Re: Comments on the LDP Spec: Creating new Resources from henry.story@bblfish.net on 2014-10-10 (public-ldp-comments@w3.org from October 2014)

From: <henry.story@bblfish.net>
Date: Fri, 10 Oct 2014 09:58:39 +0200
To: Miguel Aragon <miguel.aragon@base22.com>
Cc: public-ldp-comments@w3.org
Message-Id: <D6468A81-E105-4D72-8F68-806B9A8DA12F@bblfish.net>
On 9 Oct 2014, at 18:25, Miguel Aragon <miguel.aragon@base22.com> wrote:

> Hello to everyone
> Based on the design and implementation process that my team and I have experience, I've several comments about the LDP Spec that I'd like to share with you. But first lets make sure that we talk in the same language:
> 
> Concepts
> Note: Keep in mind that these are the concepts that are working for us. By no means I'm criticising the "Academic point of view"
> Relative URI: A relative URI that was not resolved to an absolute URI because the document didn't specified a base URI (@base).
> Null URI: an empty, relative URI.
> 
> Creation of LDP RDF Sources (LDPRS)
> There are several key points in section 5.1 Introduction that need to be considered:
> An LDPRS can be created by issuing a POST to an LDPC. 
> The client can specify a Slug header to provide a hint of the URI desired for the new resource.
> The examples show that a null URI can be used for the resource to be created.
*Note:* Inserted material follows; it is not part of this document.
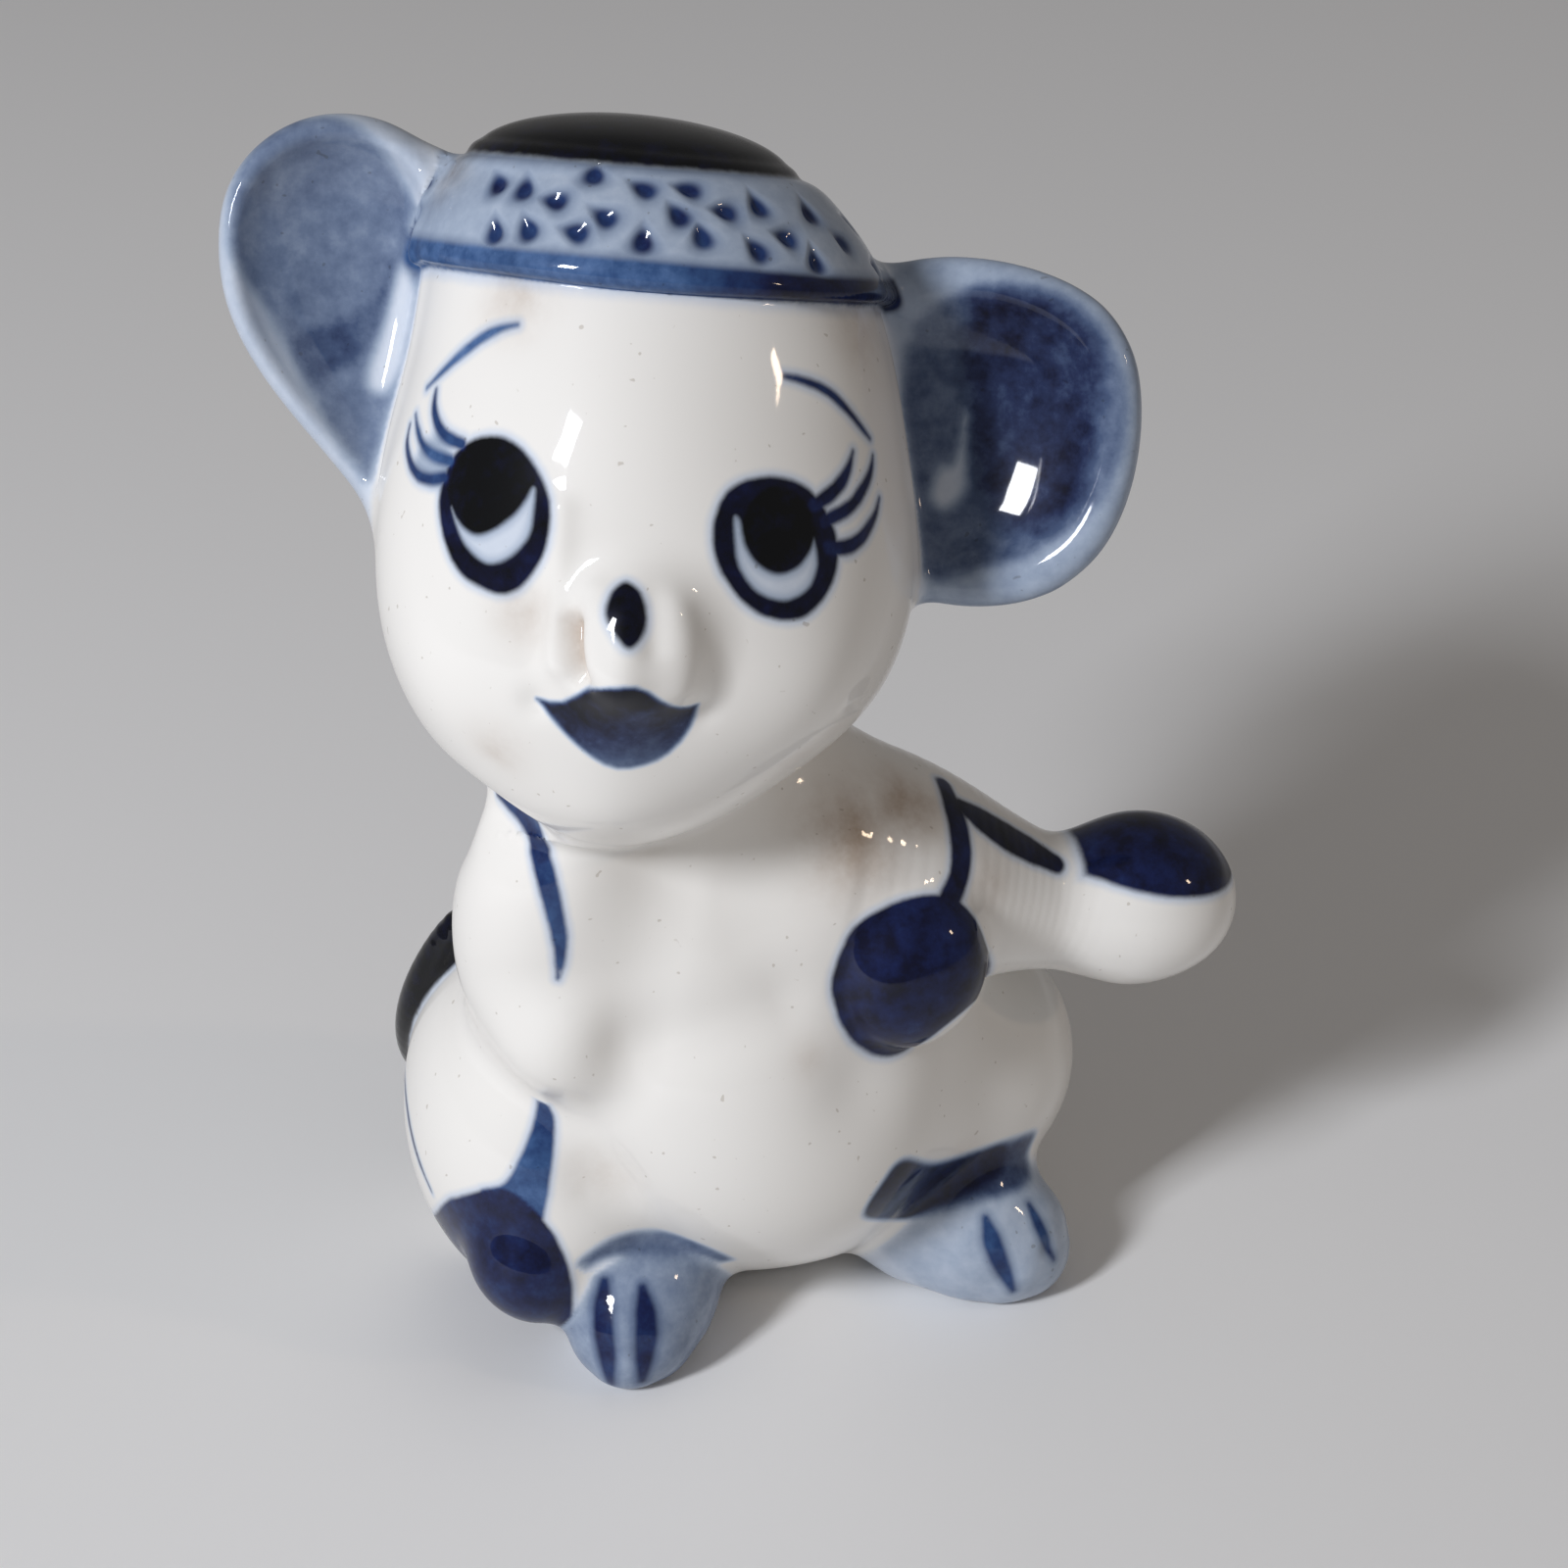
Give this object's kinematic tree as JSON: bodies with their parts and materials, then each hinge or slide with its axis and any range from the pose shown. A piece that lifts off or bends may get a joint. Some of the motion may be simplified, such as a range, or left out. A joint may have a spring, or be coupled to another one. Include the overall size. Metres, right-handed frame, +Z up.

The resulting URI will be forged by the server.
> The LDP test suite goes beyond this and uses relative URIs in the resources that are POSTed to the server. (ex. <something> a ldp:RDFSource. ).
The mistake you are making is that you seem to think that the content of the document POSTed has a bearing on the resource created by
the server. 



> At first we followed this approach, but when we started using JSON-LD as our main RDF format, we started encountering several problems with it:
> If non empty, relative URIs (ex. <something>) are accepted, it doesn't make much sense to support the Slug header. What would happen if both of them were used? 
> 
> Example: 
> Slug: something
> <somethingElse> a ldp:RDFSource.

You'd end up with a document at some URI ( which may be <something> if you are lucky )
containing { <somethingElse> a ldp:RDFSource }

There is no guarantee that the server will also create <somethingElse> . 
What is sure is that the client won't even know what <somethingElse> refers to before POSTing because LDP does not require the resource
to be created to be a URL that would be a  URL consitituted of the LDPC + a segment without a slash. That is containers are not intuitive containers. see
http://www.w3.org/2012/ldp/track/issues/50


> 
> By allowing the client to send both null URIs and non empty, relative URIs, a weird behaviour would be expected:
> If a null URI was used, forge a slug for the new resource and take the LDPC URI as a base for the URI of the resource to be created.
> If a non empty, relative URI was specified, treat that as a hint for the desired slug and use the LDPC URI as a base for the URI of the resource to be created.
The spec says nothing about the role of relative URLs in the document. No URL in the document constitues a request
by the client that the server should create any of them. 
1. It would often be impossible generally because URLs may be remote URLs on remote hosts on which the server POSTed to has no control
2. It would not be useful because the server would have no idea as to what to put at those remote URLs. Even if one
   could imagine a strategy to do so, it could be confusing if two requests simultaneously referred to the same url: which one would 
   be the one to guide the creation of the new resource? etc..ecc...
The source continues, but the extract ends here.